Hindered rotation of the silyl group in liquid-phase NMR spectra of 9-silyltriptycene derivatives: a comparison with the methyl analogues

Three 9-silyltriptycene derivatives, 1,4-dichloro- (DCST), 1,4-dibromo- (DBST), and 1,4-dimethyl-9-silyltriptycene (DMST) were synthesized, and temperature-variable (1)H NMR spectra thereof were measured. Below 220 K for DMST, and below 250 K for DCST and DBST, rotation of the silyl group becomes practically frozen on the NMR time scale. Iterative line shape analysis of the silyl proton spectra reveals that the familiar Alexander-Binsch line shape equation, employing only one rate constant for the observed rate process, is adequate in these cases. This is at a striking variance with the behavior of the methyl group in the analogous compounds, investigated by us recently, where fingerprints of the damped quantum rotation effect, a phenomenon once predicted by us, are clearly visible in the experimental spectra of the methyl protons.

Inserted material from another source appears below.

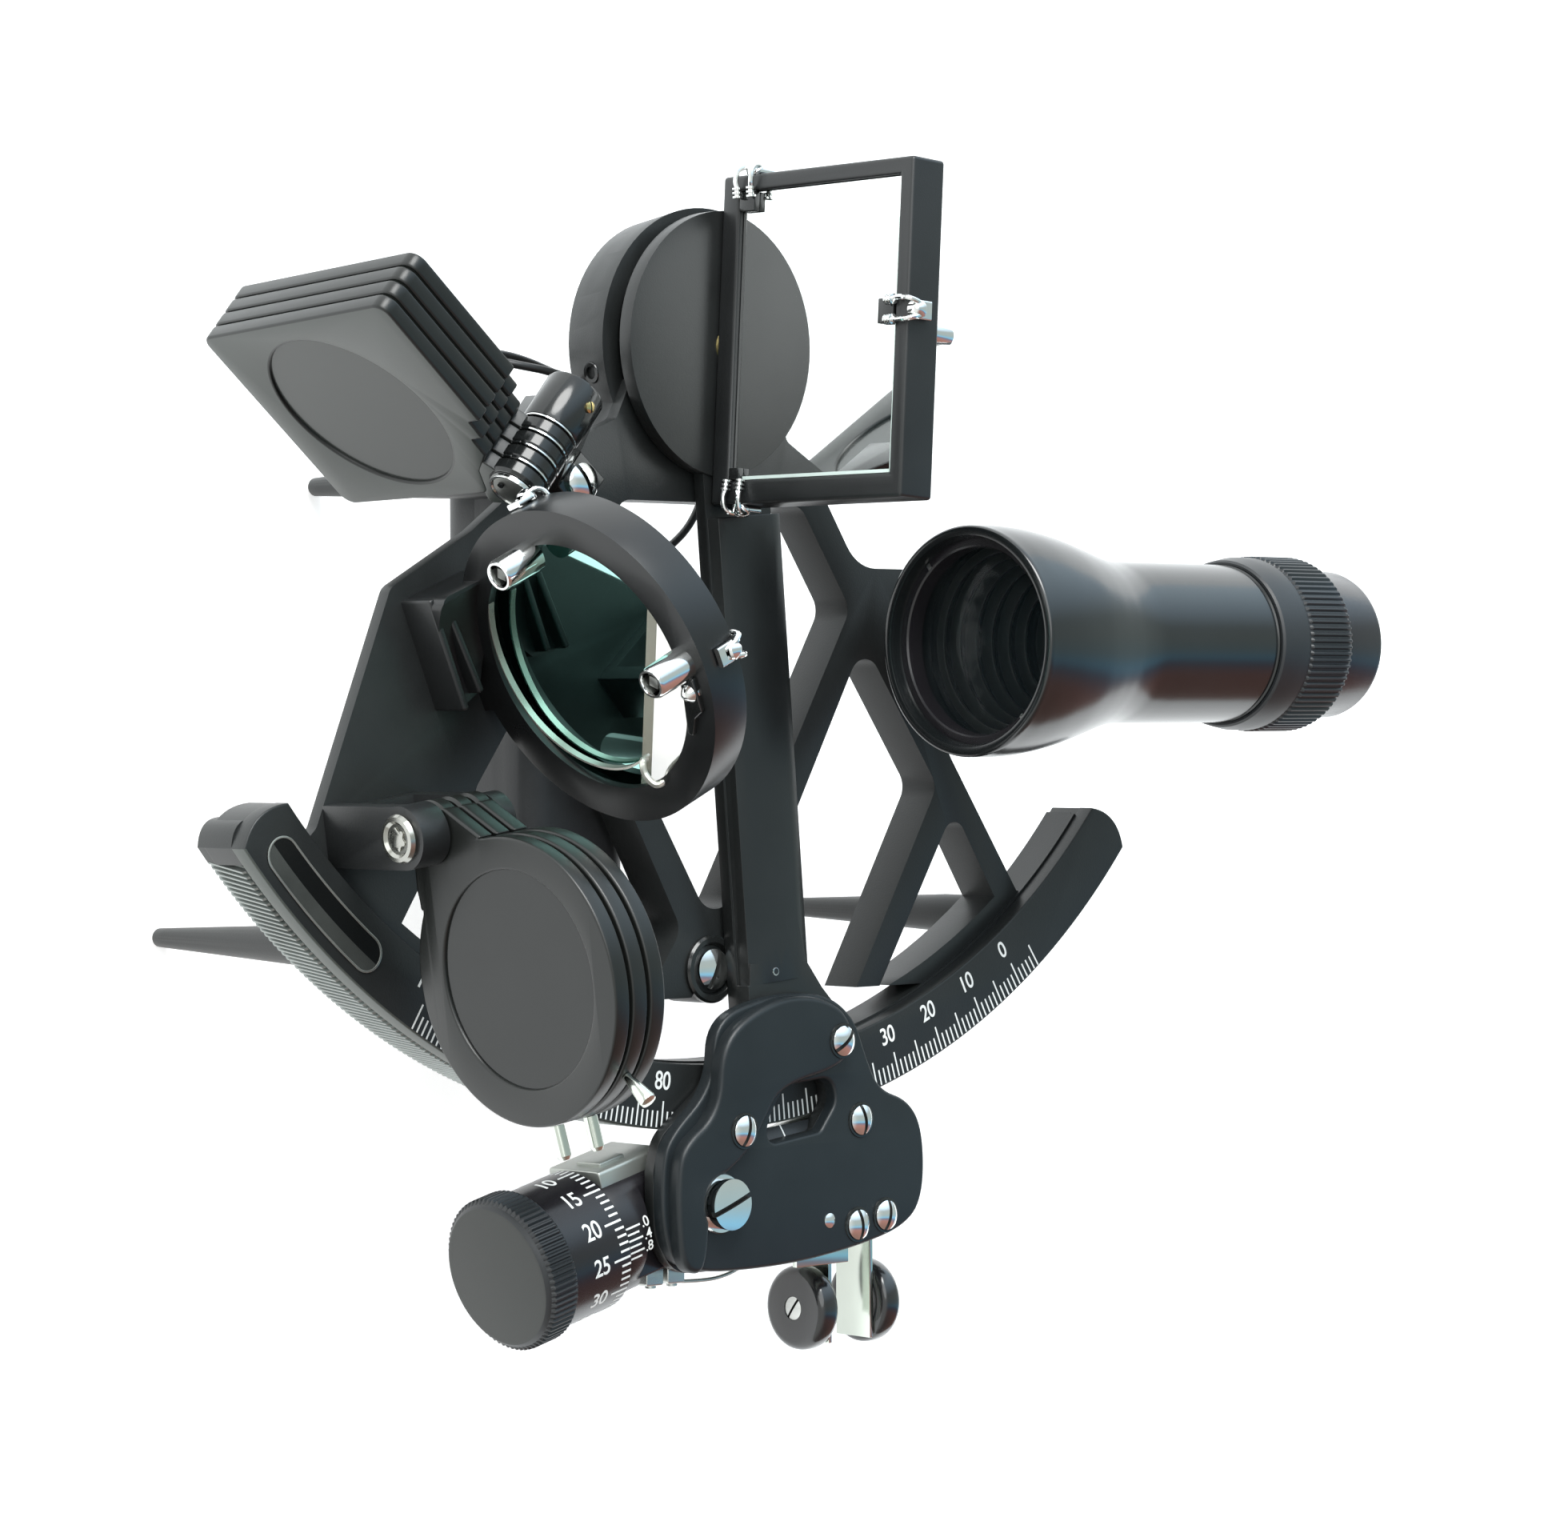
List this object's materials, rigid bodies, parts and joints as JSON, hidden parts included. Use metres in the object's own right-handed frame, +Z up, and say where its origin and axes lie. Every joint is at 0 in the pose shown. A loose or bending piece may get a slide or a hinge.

In the damped rotation approach, the relevant dynamics are described in terms of two quantum rate processes characterized by two coherence-damping constants, and the Alexander-Binsch model is obtained as a limiting case where these two constants become equal. The possible reasons of the differences between the dynamics of the silyl and methyl groups in the same molecular environment are discussed.